Burze w Podlaskiem – ponad 20 uszkodzonych dachów, 11 tys. odbiorców bez prądu
Ponad 20 uszkodzonych dachów, w tym cztery na budynkach mieszkalnych, kilkadziesiąt interwencji związanych z powalonymi drzewami, ok. 11 tys. odbiorców bez prądu – to dotychczasowy bilans burz przechodzących w piątek nad województwem podlaskim.
Nie ma informacji o osobach poszkodowanych – poinformowała straż pożarna, która odnotowała ponad trzydzieści interwencji w miejscach, gdzie na drogi spadły drzewa lub grube konary, ale również ponad 20 uszkodzeń dachów, m.in. w powiatach monieckim, łomżyńskim i augustowskim. Wśród uszkodzeń dachów cztery zdarzenia dotyczą domów, pozostałe – budynków gospodarczych.
W Białymstoku doszło też w czasie burzy do pożaru mieszkalnego poddasza – według wstępnych ustaleń, przyczyną było uderzenie pioruna.
Jak poinformowała PAP Urszula Kosicka-Suszyńska z białostockiego oddziału PGE Dystrybucja, w regionie bez prądu było w piątek wieczorem ok. 11 tys. odbiorców.

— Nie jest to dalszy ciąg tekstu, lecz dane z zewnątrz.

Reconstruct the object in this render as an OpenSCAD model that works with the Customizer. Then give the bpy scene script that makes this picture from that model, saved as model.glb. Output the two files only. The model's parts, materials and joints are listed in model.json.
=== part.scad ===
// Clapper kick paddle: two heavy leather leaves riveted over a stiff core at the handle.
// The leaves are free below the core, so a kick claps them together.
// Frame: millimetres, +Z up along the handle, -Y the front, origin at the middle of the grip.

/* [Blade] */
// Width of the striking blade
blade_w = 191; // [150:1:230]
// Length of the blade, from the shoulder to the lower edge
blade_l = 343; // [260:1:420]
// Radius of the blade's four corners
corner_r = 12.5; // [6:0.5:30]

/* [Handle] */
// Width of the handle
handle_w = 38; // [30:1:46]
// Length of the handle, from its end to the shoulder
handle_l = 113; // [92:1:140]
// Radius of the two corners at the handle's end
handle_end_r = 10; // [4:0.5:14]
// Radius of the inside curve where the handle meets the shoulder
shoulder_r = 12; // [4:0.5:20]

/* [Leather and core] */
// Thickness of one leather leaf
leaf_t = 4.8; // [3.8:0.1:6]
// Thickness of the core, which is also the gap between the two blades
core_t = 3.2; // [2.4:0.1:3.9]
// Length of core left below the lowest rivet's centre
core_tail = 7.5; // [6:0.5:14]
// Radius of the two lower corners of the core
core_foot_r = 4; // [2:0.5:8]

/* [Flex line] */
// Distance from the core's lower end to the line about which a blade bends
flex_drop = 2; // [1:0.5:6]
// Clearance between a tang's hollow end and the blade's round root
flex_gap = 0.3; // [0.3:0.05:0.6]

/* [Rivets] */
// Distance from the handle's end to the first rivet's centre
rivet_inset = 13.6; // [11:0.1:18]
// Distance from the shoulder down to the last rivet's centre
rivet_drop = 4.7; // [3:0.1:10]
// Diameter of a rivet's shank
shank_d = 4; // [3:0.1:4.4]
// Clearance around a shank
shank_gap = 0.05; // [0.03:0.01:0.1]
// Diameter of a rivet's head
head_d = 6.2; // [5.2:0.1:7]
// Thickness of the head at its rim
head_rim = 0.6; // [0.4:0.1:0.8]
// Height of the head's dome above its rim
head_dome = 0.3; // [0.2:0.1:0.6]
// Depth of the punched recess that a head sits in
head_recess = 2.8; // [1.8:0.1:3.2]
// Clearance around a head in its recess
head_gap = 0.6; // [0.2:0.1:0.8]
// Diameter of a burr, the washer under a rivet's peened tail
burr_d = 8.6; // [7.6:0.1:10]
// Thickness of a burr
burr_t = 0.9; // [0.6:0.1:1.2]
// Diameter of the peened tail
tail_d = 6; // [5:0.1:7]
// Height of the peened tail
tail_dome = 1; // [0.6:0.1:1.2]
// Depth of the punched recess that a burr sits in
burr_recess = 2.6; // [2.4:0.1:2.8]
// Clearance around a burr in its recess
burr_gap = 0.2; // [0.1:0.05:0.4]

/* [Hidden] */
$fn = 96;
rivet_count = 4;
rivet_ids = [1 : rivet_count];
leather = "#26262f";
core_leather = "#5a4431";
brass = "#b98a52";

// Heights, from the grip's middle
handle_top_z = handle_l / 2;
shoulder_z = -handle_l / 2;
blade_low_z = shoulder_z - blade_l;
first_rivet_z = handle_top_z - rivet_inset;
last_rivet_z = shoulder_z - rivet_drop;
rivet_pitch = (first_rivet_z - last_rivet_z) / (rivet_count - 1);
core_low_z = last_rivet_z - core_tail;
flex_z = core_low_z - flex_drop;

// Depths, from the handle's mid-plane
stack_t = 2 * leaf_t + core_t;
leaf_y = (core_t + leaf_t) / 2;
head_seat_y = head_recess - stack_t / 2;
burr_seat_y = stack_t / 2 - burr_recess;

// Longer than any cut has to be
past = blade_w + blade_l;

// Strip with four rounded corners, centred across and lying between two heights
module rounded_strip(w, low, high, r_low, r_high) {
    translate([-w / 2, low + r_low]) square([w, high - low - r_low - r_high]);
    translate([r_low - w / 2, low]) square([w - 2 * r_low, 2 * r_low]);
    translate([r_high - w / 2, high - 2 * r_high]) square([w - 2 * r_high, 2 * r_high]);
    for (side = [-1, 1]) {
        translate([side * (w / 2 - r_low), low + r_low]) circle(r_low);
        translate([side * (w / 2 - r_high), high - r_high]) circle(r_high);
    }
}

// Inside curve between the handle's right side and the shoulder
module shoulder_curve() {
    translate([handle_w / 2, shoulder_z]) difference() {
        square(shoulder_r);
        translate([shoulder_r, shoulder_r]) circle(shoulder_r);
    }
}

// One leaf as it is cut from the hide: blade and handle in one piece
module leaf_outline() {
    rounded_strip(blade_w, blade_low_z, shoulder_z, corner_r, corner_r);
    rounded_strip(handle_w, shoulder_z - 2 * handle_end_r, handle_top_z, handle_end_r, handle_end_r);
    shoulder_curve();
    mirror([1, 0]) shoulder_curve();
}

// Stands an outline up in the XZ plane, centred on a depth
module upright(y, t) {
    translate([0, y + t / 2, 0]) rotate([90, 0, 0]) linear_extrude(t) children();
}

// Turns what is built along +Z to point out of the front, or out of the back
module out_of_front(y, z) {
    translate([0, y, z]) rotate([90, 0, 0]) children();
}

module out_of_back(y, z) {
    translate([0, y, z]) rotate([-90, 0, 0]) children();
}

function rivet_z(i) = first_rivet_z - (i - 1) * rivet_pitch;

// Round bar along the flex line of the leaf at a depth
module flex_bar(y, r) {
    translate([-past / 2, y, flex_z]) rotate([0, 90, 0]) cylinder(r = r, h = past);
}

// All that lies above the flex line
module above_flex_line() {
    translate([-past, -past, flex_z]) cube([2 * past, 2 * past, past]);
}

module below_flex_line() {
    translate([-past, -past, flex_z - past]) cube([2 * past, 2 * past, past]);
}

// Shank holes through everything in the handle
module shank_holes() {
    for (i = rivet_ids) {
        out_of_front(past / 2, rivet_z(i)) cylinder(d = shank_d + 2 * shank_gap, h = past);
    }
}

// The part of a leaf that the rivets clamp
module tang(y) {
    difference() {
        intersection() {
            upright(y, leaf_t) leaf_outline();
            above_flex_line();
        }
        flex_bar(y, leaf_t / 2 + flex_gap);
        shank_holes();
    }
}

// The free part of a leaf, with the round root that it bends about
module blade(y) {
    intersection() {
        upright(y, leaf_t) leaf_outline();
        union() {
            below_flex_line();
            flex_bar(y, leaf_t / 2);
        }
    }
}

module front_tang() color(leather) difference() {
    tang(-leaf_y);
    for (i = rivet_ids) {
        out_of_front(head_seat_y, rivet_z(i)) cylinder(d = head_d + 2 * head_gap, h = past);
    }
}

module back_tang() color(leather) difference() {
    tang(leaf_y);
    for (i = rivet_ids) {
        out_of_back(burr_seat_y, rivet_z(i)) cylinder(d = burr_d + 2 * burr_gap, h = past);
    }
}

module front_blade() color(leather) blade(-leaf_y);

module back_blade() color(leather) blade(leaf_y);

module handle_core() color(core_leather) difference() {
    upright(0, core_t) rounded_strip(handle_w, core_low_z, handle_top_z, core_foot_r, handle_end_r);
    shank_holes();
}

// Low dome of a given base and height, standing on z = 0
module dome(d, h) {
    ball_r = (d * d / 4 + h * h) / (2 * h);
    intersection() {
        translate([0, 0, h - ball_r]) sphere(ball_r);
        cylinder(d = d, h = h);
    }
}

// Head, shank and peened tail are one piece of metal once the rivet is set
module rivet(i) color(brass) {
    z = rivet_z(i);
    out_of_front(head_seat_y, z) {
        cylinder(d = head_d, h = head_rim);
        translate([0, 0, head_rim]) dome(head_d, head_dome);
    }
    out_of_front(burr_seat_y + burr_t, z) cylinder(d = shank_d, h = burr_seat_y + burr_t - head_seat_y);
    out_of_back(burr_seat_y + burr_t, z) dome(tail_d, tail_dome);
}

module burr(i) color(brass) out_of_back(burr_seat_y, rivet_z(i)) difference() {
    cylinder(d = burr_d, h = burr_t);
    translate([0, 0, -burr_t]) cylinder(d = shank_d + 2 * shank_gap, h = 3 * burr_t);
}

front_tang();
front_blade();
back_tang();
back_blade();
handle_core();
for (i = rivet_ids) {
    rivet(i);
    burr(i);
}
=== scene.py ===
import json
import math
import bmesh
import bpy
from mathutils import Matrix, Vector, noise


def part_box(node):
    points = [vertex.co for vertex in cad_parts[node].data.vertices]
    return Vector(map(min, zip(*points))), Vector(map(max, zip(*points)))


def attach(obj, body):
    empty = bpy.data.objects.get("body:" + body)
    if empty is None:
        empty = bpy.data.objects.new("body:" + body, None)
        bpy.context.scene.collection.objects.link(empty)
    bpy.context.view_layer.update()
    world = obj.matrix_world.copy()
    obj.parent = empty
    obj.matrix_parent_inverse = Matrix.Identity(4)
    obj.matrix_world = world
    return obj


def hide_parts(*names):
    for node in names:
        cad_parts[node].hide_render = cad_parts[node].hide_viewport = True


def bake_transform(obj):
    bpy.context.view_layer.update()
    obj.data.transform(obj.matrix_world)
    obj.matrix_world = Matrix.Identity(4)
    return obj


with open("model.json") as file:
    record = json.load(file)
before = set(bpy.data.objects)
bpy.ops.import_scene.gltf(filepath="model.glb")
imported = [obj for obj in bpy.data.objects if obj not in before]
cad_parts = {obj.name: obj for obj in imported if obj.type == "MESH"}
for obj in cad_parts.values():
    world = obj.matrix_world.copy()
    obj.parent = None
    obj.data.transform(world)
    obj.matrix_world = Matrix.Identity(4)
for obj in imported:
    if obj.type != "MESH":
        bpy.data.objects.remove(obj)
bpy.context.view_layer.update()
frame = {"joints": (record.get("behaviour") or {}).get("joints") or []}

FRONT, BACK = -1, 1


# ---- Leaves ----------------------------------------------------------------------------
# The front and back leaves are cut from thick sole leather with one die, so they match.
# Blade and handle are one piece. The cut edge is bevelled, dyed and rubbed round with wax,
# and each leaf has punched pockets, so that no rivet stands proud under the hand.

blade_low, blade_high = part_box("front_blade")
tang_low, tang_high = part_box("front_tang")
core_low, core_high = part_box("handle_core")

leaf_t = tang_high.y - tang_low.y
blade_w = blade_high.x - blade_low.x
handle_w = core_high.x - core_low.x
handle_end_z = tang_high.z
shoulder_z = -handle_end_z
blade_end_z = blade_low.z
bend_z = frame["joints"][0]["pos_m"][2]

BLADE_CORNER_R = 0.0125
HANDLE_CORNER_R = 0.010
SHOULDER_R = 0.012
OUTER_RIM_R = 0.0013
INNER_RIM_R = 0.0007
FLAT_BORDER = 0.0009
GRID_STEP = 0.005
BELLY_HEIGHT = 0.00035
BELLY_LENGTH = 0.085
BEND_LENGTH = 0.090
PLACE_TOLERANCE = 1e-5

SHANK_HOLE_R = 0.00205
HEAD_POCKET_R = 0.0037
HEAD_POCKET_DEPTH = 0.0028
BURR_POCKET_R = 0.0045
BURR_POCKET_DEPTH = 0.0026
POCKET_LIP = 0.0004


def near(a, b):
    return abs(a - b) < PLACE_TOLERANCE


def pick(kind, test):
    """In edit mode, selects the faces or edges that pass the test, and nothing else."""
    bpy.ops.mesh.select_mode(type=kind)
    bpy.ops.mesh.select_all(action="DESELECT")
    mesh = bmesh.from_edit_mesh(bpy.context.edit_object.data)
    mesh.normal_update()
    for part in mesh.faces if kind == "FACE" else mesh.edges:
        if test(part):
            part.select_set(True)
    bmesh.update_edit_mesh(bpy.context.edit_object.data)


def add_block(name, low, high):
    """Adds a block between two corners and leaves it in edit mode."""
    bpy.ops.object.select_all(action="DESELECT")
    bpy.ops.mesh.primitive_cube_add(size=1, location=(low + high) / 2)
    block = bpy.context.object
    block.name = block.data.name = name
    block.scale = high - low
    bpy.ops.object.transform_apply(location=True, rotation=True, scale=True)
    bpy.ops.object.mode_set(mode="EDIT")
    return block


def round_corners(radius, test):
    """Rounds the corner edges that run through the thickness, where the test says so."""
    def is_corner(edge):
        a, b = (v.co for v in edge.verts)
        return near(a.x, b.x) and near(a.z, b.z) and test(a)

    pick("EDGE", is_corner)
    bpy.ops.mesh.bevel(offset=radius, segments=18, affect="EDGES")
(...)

Uszkodzenia linii objęły 402 stacje transformatorowe.
„Przyczyną awarii są gwałtowne burze oraz silny wiatr, który pozrywał linie energetyczne” – dodała Urszula Kosicka-Suszyńska.
Jak informują energetycy, najtrudniejsza sytuacja jest w gminach: Kolno, Łomża, Piątnica, Suwałki, Zambrów, Michałowo, Gródek, Łapy i Zabłudów.
Według ostrzeżeń meteorologicznych, burze będą przemieszczały się nad województwem podlaskim do wczesnych godzin rannych w sobotę. Towarzyszą im opady deszczu a nawet grad, możliwe są porywy wiatru do 80-90 km/h.